What is required
Using the data that follows, return exactly the lines from the one that contains "that it lies on" through the one that contains "points = [vertex.co", ends included.

Raw data
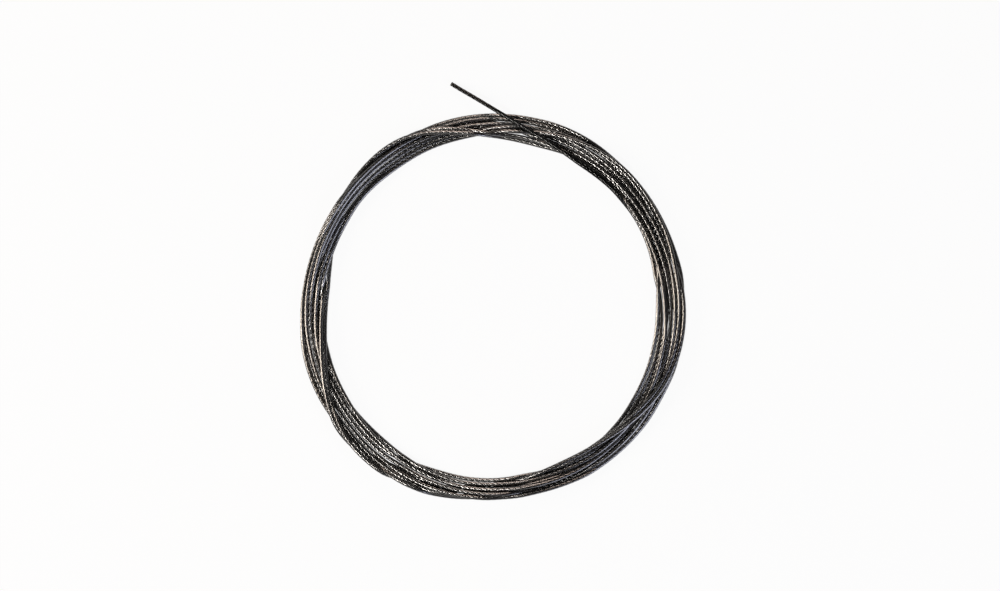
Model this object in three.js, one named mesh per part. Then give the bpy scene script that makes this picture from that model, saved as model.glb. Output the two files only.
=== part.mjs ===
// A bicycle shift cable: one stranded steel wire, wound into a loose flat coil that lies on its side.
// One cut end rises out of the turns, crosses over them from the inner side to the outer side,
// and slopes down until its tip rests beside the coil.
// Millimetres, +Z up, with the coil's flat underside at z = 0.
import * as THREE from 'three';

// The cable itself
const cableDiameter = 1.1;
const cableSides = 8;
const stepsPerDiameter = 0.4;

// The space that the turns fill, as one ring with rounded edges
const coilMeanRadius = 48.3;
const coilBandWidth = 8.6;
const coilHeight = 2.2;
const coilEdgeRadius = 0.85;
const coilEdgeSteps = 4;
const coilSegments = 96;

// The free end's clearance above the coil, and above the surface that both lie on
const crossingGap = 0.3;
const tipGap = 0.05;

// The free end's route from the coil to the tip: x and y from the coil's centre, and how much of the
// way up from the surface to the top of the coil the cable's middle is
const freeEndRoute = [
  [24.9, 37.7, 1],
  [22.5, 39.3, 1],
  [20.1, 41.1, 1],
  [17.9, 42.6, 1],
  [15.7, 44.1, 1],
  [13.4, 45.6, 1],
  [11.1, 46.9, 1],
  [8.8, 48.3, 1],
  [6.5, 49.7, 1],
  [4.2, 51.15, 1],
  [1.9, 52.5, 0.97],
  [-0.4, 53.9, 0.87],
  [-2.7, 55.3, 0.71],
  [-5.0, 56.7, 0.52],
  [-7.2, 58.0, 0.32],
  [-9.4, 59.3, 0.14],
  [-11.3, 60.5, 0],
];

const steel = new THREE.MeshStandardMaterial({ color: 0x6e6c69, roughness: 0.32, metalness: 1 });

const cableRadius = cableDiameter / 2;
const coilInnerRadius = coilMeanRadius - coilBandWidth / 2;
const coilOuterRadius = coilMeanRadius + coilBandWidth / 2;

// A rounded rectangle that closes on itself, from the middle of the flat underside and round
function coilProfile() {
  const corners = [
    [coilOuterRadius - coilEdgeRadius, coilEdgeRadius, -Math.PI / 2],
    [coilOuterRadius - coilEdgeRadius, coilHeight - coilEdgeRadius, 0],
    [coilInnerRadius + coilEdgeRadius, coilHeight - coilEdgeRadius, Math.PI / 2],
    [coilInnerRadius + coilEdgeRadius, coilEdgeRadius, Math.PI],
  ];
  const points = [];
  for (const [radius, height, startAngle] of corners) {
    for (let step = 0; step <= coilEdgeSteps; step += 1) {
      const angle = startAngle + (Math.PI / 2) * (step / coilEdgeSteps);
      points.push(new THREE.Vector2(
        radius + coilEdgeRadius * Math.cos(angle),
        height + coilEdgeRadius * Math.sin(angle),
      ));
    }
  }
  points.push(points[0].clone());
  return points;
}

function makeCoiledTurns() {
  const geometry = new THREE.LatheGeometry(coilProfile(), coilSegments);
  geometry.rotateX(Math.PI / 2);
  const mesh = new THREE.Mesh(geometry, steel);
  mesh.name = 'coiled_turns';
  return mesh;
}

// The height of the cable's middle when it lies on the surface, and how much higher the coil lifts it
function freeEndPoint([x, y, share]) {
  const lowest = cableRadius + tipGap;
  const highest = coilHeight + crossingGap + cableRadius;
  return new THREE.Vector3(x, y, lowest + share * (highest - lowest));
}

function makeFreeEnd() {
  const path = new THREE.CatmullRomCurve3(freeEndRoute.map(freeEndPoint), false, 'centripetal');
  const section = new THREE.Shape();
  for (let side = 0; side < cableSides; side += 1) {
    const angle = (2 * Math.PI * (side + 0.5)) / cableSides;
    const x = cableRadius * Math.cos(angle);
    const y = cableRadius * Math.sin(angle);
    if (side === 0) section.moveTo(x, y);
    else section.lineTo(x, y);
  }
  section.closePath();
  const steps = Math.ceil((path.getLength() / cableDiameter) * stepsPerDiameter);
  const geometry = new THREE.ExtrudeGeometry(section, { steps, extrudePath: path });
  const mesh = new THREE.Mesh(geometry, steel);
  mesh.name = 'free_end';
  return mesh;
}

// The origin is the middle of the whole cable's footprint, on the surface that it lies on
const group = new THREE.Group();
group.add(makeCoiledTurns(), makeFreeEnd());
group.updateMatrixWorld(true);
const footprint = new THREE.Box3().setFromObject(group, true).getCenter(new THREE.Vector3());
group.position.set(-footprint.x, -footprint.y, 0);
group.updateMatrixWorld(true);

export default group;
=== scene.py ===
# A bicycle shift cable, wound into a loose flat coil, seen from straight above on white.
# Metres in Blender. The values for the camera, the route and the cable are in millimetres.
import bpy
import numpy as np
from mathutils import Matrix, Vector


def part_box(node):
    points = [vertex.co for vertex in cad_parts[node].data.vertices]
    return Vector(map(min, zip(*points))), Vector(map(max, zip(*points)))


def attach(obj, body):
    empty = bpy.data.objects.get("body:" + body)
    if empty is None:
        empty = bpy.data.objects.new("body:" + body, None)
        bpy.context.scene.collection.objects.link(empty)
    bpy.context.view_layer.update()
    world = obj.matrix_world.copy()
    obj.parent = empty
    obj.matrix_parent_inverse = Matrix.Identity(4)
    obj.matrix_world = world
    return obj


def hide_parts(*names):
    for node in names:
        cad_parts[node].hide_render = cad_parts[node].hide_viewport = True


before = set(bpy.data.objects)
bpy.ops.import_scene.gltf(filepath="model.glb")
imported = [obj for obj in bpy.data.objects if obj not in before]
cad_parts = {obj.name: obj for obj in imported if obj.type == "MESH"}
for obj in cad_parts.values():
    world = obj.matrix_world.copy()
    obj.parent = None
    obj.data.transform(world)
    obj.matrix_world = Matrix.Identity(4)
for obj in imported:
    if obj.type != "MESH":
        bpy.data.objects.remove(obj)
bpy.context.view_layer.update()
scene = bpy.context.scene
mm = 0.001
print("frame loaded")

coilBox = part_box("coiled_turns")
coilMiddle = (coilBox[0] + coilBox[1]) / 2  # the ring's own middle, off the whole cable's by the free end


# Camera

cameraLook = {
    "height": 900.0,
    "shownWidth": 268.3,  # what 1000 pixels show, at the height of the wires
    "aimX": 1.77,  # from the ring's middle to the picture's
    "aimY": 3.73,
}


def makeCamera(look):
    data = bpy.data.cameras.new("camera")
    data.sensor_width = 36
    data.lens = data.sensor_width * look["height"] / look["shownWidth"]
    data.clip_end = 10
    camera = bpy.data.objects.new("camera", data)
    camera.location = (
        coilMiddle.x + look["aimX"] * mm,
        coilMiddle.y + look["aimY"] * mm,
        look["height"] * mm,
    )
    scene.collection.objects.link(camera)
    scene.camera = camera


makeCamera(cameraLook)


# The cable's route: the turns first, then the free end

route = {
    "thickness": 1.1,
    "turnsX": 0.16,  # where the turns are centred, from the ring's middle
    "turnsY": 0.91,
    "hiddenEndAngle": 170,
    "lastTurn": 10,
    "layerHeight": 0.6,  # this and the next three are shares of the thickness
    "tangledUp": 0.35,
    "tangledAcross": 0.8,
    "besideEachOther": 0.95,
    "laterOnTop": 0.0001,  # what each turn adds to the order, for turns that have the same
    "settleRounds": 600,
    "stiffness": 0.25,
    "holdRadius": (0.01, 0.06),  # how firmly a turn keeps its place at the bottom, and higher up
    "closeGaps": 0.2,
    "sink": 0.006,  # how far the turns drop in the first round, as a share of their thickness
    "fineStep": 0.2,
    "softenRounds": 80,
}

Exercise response
// The origin is the middle of the whole cable's footprint, on the surface that it lies on
const group = new THREE.Group();
group.add(makeCoiledTurns(), makeFreeEnd());
group.updateMatrixWorld(true);
const footprint = new THREE.Box3().setFromObject(group, true).getCenter(new THREE.Vector3());
group.position.set(-footprint.x, -footprint.y, 0);
group.updateMatrixWorld(true);

export default group;
=== scene.py ===
# A bicycle shift cable, wound into a loose flat coil, seen from straight above on white.
# Metres in Blender. The values for the camera, the route and the cable are in millimetres.
import bpy
import numpy as np
from mathutils import Matrix, Vector


def part_box(node):
    points = [vertex.co for vertex in cad_parts[node].data.vertices]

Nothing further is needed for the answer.